• _Exercise details_: Every line containing the word "bodies" needs to be found and copied.

• _Data section_:
□ □ □ □

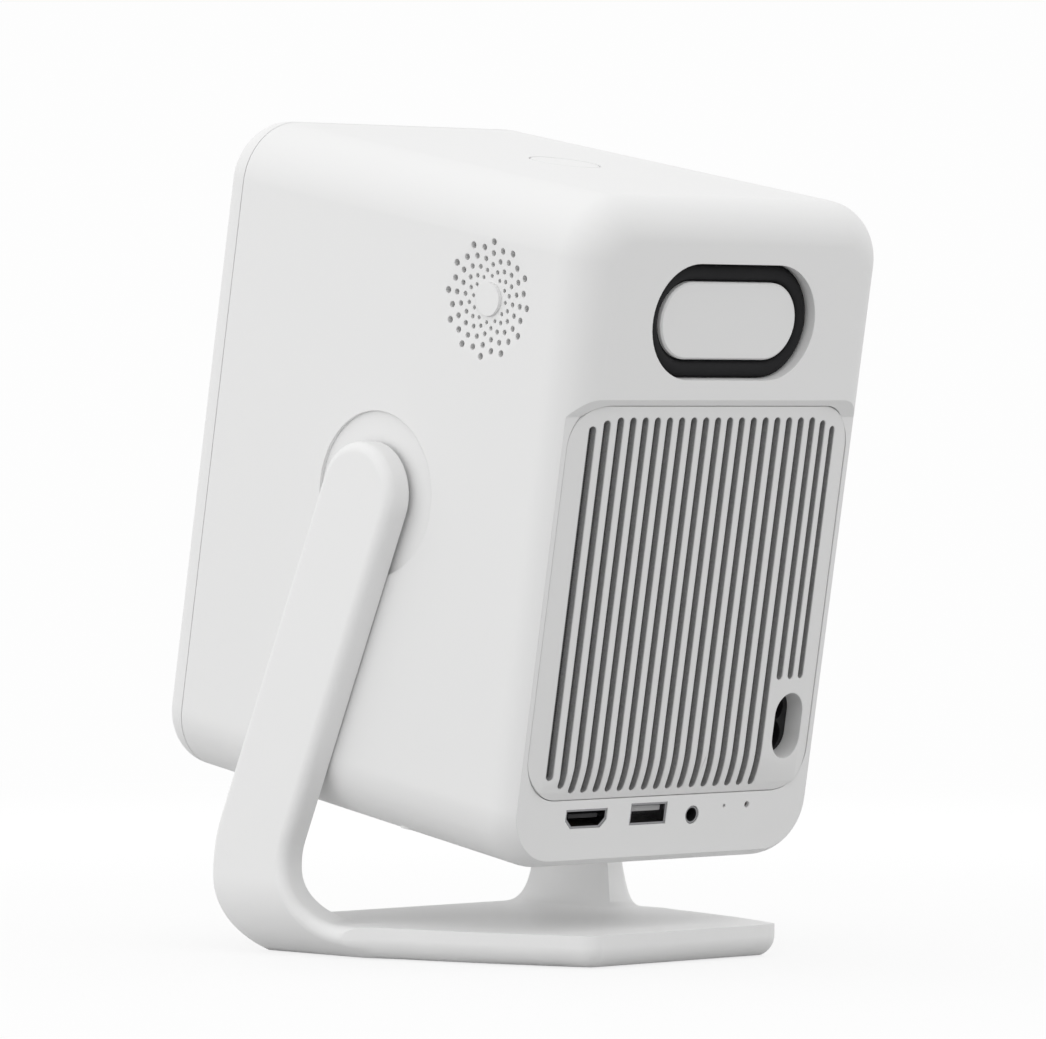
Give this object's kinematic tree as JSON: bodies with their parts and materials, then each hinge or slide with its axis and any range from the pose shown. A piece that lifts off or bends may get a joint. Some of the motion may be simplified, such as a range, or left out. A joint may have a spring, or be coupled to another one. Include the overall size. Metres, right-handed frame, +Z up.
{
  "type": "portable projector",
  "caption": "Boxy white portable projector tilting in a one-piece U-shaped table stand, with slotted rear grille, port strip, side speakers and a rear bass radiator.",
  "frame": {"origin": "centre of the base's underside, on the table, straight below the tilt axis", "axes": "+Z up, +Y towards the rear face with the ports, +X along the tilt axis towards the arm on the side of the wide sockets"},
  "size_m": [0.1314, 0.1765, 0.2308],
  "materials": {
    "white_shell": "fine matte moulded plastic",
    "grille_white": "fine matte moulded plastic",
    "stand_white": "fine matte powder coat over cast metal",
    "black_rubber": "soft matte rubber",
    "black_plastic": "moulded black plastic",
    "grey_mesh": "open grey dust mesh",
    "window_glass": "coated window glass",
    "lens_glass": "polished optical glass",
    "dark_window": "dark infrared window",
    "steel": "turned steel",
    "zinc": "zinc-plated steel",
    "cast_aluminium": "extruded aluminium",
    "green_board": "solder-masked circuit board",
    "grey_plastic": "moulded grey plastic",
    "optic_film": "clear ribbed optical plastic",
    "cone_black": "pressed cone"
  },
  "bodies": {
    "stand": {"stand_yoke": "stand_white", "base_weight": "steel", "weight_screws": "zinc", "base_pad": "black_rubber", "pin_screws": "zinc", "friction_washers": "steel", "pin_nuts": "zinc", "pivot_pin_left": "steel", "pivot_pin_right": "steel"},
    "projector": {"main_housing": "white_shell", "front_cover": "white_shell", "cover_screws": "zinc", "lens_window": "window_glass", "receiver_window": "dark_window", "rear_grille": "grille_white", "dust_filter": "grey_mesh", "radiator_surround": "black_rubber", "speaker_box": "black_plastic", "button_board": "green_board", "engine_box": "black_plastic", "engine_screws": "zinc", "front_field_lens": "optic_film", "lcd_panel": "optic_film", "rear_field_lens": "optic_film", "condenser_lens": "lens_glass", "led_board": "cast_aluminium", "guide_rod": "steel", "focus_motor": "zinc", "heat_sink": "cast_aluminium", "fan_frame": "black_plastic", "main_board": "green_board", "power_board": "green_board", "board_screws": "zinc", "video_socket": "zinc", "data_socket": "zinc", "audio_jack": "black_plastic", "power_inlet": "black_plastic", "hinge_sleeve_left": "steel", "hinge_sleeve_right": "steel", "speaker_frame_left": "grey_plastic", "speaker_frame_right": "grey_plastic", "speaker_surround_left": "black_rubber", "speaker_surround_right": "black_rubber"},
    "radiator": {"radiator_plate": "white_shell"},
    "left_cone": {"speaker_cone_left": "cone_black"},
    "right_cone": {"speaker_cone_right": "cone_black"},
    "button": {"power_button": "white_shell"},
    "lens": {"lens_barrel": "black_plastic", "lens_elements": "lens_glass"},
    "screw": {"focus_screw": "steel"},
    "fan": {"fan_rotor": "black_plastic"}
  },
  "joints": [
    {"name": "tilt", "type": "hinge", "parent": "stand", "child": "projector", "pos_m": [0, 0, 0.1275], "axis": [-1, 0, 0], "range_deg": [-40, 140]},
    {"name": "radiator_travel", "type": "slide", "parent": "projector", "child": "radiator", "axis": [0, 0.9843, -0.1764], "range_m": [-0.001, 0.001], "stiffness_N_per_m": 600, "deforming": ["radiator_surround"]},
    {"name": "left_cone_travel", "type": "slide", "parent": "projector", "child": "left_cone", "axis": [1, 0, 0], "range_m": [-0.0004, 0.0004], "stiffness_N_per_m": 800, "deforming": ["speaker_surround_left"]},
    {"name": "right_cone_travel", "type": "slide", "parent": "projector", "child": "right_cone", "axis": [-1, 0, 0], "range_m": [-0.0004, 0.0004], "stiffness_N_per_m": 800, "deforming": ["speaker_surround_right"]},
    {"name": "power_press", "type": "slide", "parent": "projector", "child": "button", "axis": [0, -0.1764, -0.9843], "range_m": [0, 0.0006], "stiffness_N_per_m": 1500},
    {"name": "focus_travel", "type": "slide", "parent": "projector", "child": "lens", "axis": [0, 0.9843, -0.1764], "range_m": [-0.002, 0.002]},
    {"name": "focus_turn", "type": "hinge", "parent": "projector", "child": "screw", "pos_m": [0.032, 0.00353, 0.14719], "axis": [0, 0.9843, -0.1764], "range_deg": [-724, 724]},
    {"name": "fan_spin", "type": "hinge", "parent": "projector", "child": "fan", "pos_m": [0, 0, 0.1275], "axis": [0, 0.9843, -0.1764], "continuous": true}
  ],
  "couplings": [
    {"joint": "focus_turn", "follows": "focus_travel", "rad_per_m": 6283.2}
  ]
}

□ □ □ □

• _Answer to this task_:
Give this object's kinematic tree as JSON: bodies with their parts and materials, then each hinge or slide with its axis and any range from the pose shown. A piece that lifts off or bends may get a joint. Some of the motion may be simplified, such as a range, or left out. A joint may have a spring, or be coupled to another one. Include the overall size. Metres, right-handed frame, +Z up.
  "bodies": {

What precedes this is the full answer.